Instructions to follow: Please report every line from the material that contains the word "data".

Supplied material:
■ ■ ■
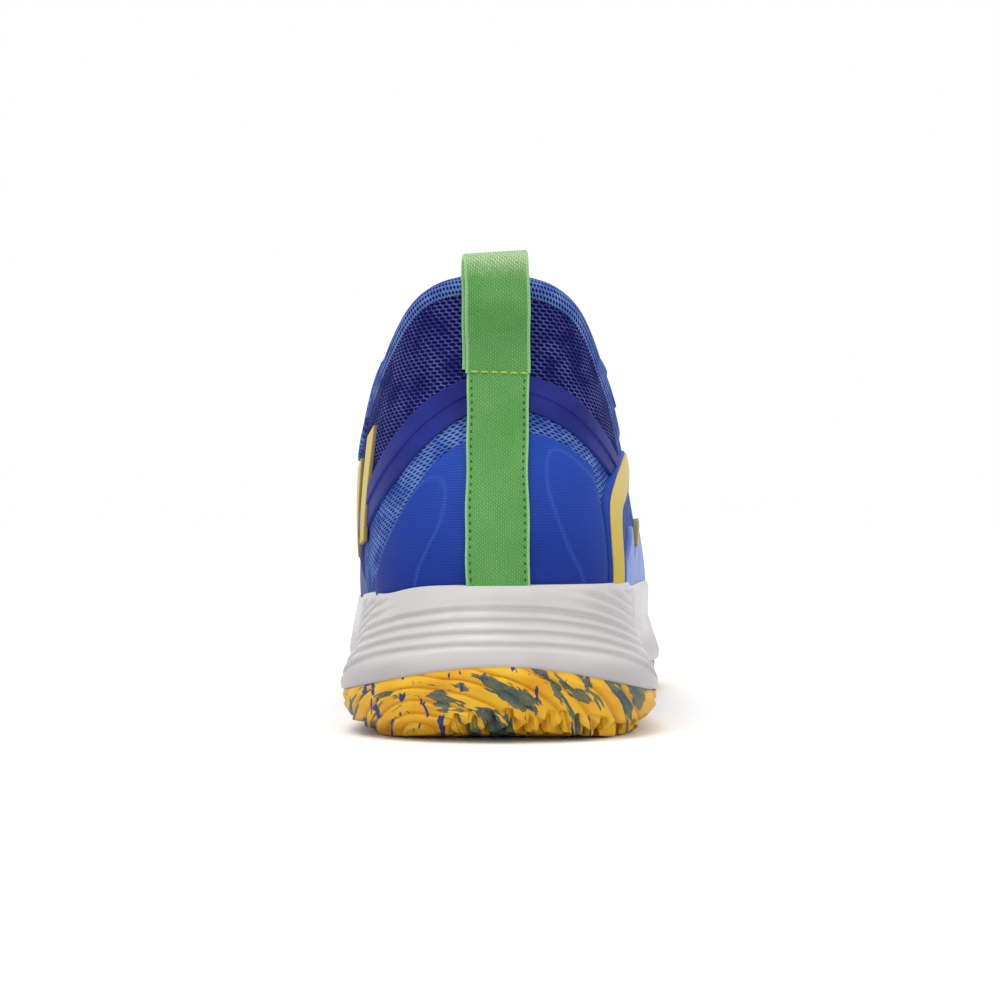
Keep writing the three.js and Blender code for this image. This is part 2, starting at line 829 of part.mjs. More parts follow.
const LOOP_HEIGHT = 114.2; // top of the folded loop
const LOOP_FOLD = 3.5; // radius of the fold, outside
const LOOP_LEAN = 4; // the fold stands this far behind the stitch line
const LOOP_ROOT = offUpper(0, STITCH_LEVEL, STRAP_OFFSET).add(new THREE.Vector3(0, 0, 0.6));

// The loop seen from the side, drawn in (y, z): its outside, or its inside where inset.
function loopOutline(inset) {
  const foldY = LOOP_ROOT.y - LOOP_LEAN;
  const foldZ = LOOP_HEIGHT - LOOP_FOLD;
  const radius = LOOP_FOLD - inset;
  const outline = new THREE.Path();
  outline.moveTo(LOOP_ROOT.y - 1.5 * WEBBING + inset * 0.8, LOOP_ROOT.z + inset);
  outline.lineTo(foldY - radius, foldZ - 12);
  outline.lineTo(foldY - radius, foldZ);
  outline.absarc(foldY, foldZ, radius, Math.PI, 0, true);
  outline.lineTo(foldY + radius, foldZ - 12);
  outline.lineTo(LOOP_ROOT.y + 0.8 * WEBBING - inset * 0.8, LOOP_ROOT.z + inset);
  return outline.getPoints(8);
}

function pullLoop() {
  const shape = new THREE.Shape(loopOutline(0));
  shape.holes.push(new THREE.Path(loopOutline(WEBBING * 0.75).reverse()));
  const solid = new THREE.ExtrudeGeometry(shape, { depth: WEBBING_WIDTH, bevelEnabled: false });
  // Turned upright, with its width along x.
  return solid
    .rotateX(Math.PI / 2)
    .rotateZ(Math.PI / 2)
    .translate(-WEBBING_WIDTH / 2 - MIDDLE_X, 0, 0);
}

// Tongue: arched sections along a centre line that rises out of the vamp.
const TONGUE_LINE = new THREE.SplineCurve(
  [
    [214, 59.5],
    [198, 66],
    [175, 76],
    [148, 86.5],
    [122, 94],
    [107, 103],
    [103.5, 109],
  ].map(([s, z]) => new THREE.Vector2(s, z)),
);
const TONGUE_SHAPE = new THREE.SplineCurve(
  [
    [11, 22],
    [16.5, 32],
    [21.5, 40],
    [25, 46],
    [25.5, 48],
    [23.5, 42],
    [18, 32],
  ].map(([halfWidth, angle]) => new THREE.Vector2(halfWidth, angle)),
);

function tongueSurface(a, b, depth, trim = 0) {
  const centre = TONGUE_LINE.getPoint(b);
  const tangent = TONGUE_LINE.getTangent(b);
  const out = new THREE.Vector2(-tangent.y, tangent.x).multiplyScalar(tangent.x < 0 ? -1 : 1);
  const { x: halfWidth, y: angle } = TONGUE_SHAPE.getPoint(b);
  const most = THREE.MathUtils.degToRad(angle);
  const radius = halfWidth / Math.sin(most);
  const turn = a * most * (1 - trim / halfWidth);
  const r = radius - depth;
  const down = radius - r * Math.cos(turn);
  return place(r * Math.sin(turn) - 0.5, centre.x - out.x * down, centre.y - out.y * down);
}

function tongueLayer(over, under, { from = 0, to = 1, side = 1, trim = 0, rows = 8 } = {}) {
  const grid = (depth) =>
    between(from, to, rows).map((b) =>
      between(-side, side, 6).map((a) => tongueSurface(a, b, depth, trim)),
    );
  return slab(grid(over), grid(under), false);
}

const tongueShell = () => tongueLayer(0, 1);
const tongueFoam = () => tongueLayer(1.7, 4.9, { from: 0.06, to: 0.97, trim: 2.5 });
const tongueLining = () => tongueLayer(5.6, 6.4);
const tongueLabel = () =>
  tongueLayer(-1.1, -0.4, { from: 0.86, to: 0.965, side: 0.36, rows: 2 });

// Lace: one round cord in straight bars over the throat, joined under the eyestays. Both ends
// go down through an eyelet and stay tucked in beside the tongue.
const LACE = 1.25; // radius
const LACE_TURN = 2; // radius of its turns over the eyelets
const ABOVE = overlay.over + LACE_TURN;
const BELOW = LINING_DEPTH + LINING + LACE_TURN;

function laceRoute() {
  const route = [];
  EYELETS.forEach((eyelet, row) => {
    const sides = row % 2 === 0 ? [1 - eyelet, eyelet] : [eyelet, 1 - eyelet];
    const [from, to] = sides;
    const over = [0.992, 0.992].map((v, i) => offUpper(sides[i], v, ABOVE - 0.2));
    route.push(
      offUpper(from, EYELET_LEVEL, -BELOW),
      offUpper(from, EYELET_LEVEL, ABOVE),
      ...over,
      offUpper(to, EYELET_LEVEL, ABOVE),
      offUpper(to, EYELET_LEVEL, -BELOW),
    );
  });
  const tuck = (u) => offUpper(u, EYELET_LEVEL - 0.13, -BELOW);
  return [tuck(1 - EYELETS[0] + 0.01), ...route, tuck(1 - EYELETS[5] - 0.01)];
}

// A path with its corners rounded off.
function rounded(corners, radius, steps) {
  const path = [corners[0]];
  for (let i = 1; i < corners.length - 1; i++) {
    const [before, corner, after] = corners.slice(i - 1, i + 2);
    const reach = (p) => Math.min(radius, 0.48 * p.distanceTo(corner));
    const start = corner.clone().add(before.clone().sub(corner).setLength(reach(before)));
    const end = corner.clone().add(after.clone().sub(corner).setLength(reach(after)));
    path.push(...new THREE.QuadraticBezierCurve3(start, corner, end).getPoints(steps));
  }
  return [...path, corners.at(-1)];
}

// A round cord along a path.
function cord(path, radius, sides = 6) {
  const tangents = path.map((p, i) =>
    path[Math.min(i + 1, path.length - 1)].clone().sub(path[Math.max(i - 1, 0)]).normalize(),
  );
  let side = new THREE.Vector3(0.3, 0.9, 0.2).cross(tangents[0]).normalize();
  const sections = path.map((p, i) => {
    side = side.addScaledVector(tangents[i], -side.dot(tangents[i])).normalize();
    const other = tangents[i].clone().cross(side);
    return between(0, 2 * Math.PI, sides)
      .slice(0, -1)
      .map((angle) =>
        p
          .clone()
          .addScaledVector(side, radius * Math.cos(angle))
          .addScaledVector(other, radius * Math.sin(angle)),
      );
  });
  return sweep(sections);
}

const lace = () => cord(rounded(laceRoute(), LACE_TURN, 3), LACE);

// Materials.
const paint = (color, roughness, metalness = 0) =>
  new THREE.MeshStandardMaterial({ color, roughness, metalness });
const LIGHT_MESH = paint(0x4a6cc4, 0.85);
const NAVY_MESH = paint(0x262f8c, 0.85);
const ROYAL_FILM = paint(0x2348b4, 0.45);
const DARK_FILM = paint(0x22289a, 0.4);
const YELLOW_FILM = paint(0xe0c468, 0.5);
const WHITE_FOAM = paint(0xe6e4e4, 0.6);
const GUM_RUBBER = paint(0xf2b233, 0.7);
const GREEN_WEBBING = paint(0x63b556, 0.8);
const LINING_FABRIC = paint(0x2b3a9a, 0.9);
const PLASTIC = paint(0x2f3f9c, 0.35);
const GREY_FOAM = paint(0xb9bcc4, 0.9);
const LACE_FABRIC = paint(0x3050b8, 0.85);

const shoe = new THREE.Group();
function add(name, geometry, material) {
  const mesh = new THREE.Mesh(geometry, material);
  mesh.name = name;
  shoe.add(mesh);
}

add("outsole_heel", heelOutsole(), GUM_RUBBER);
add("outsole_forefoot", forefootOutsole(), GUM_RUBBER);
add("torsion_plate", torsionPlate(), PLASTIC);
add("midsole", midsole(), WHITE_FOAM);
add("heel_cushion_insert", insert(HEEL_INSERT), GREEN_WEBBING);
add("forefoot_cushion_insert", insert(FOREFOOT_INSERT), GREEN_WEBBING);
add("lasting_board", lastingBoard(), GREY_FOAM);
add("sockliner_foam", sockliner(), GREY_FOAM);
add("sockliner_cover", socklinerCover(), LINING_FABRIC);
add("quarter_outer", outerQuarter(), LIGHT_MESH);
add("quarter_inner", innerQuarter(), LIGHT_MESH);
add("vamp", vamp(), LIGHT_MESH);
add("rear_collar_panel", collarPanel(), NAVY_MESH);
add("lining", lining(), LINING_FABRIC);
add("collar_foam", collarFoam(), GREY_FOAM);
add("collar_rim", collarRim(), LIGHT_MESH);
add("heel_counter", heelCounter(), PLASTIC);
add("toe_puff", toePuff(), PLASTIC);
add("toe_cap_overlay", toeCap(), ROYAL_FILM);
add("forefoot_overlay_outer", forefootOverlay(0.255, 0.402, 0.17), ROYAL_FILM);
add("forefoot_overlay_inner", forefootOverlay(0.598, 0.745, 0.15), ROYAL_FILM);
add("eyestay_outer", outerEyestay(), ROYAL_FILM);
add("eyestay_inner", innerEyestay(), ROYAL_FILM);
add("heel_counter_overlay", counterOverlay(), ROYAL_FILM);
add("arc_band_outer", arcBand(true), DARK_FILM);
add("arc_band_inner", arcBand(false), DARK_FILM);
add("stripe_outer", outerStripe(), YELLOW_FILM);
add("bar_inner_rear", innerBar(-0.112, 0.3, 0.76), YELLOW_FILM);
add("bar_inner_front", innerBar(-0.136, 0.28, 0.72), YELLOW_FILM);
add("heel_strap", heelStrap(), GREEN_WEBBING);
add("pull_loop", pullLoop(), GREEN_WEBBING);
add("tongue_shell", tongueShell(), NAVY_MESH);
add("tongue_foam", tongueFoam(), GREY_FOAM);
add("tongue_lining", tongueLining(), LINING_FABRIC);
add("tongue_label", tongueLabel(), YELLOW_FILM);
add("lace", lace(), LACE_FABRIC);

export default shoe;
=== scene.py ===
"""The looks of the court shoe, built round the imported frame.

Sizes are in millimetres until a mesh is made, in the frame that part.mjs uses: x across (outer
side positive), s along from the back of the heel, z up. Most pieces follow the lasted surface
upper(u, v): u runs round the foot (0 heel, 0.25 outer side, 0.5 toe, 0.75 inner side) and v up
the wall (0 at the sole, 1 at the collar and throat edge).
"""

import math

import bmesh
import bpy
import numpy as np
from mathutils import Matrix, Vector, kdtree


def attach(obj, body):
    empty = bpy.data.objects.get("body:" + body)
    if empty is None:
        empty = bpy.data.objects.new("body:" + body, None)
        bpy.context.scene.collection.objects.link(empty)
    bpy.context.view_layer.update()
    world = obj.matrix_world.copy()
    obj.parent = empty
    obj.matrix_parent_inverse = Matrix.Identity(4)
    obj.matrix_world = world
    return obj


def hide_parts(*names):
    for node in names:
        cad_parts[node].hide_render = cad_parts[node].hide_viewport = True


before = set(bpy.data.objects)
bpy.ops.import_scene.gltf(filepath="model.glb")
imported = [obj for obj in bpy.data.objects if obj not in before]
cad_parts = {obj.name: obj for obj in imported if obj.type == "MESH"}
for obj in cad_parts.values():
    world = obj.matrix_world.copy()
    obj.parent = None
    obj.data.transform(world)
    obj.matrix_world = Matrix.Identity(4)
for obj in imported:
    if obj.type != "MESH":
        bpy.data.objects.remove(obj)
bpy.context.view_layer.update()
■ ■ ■
Answer to the problem:
    empty = bpy.data.objects.get("body:" + body)
        empty = bpy.data.objects.new("body:" + body, None)
before = set(bpy.data.objects)
imported = [obj for obj in bpy.data.objects if obj not in before]
    obj.data.transform(world)
        bpy.data.objects.remove(obj)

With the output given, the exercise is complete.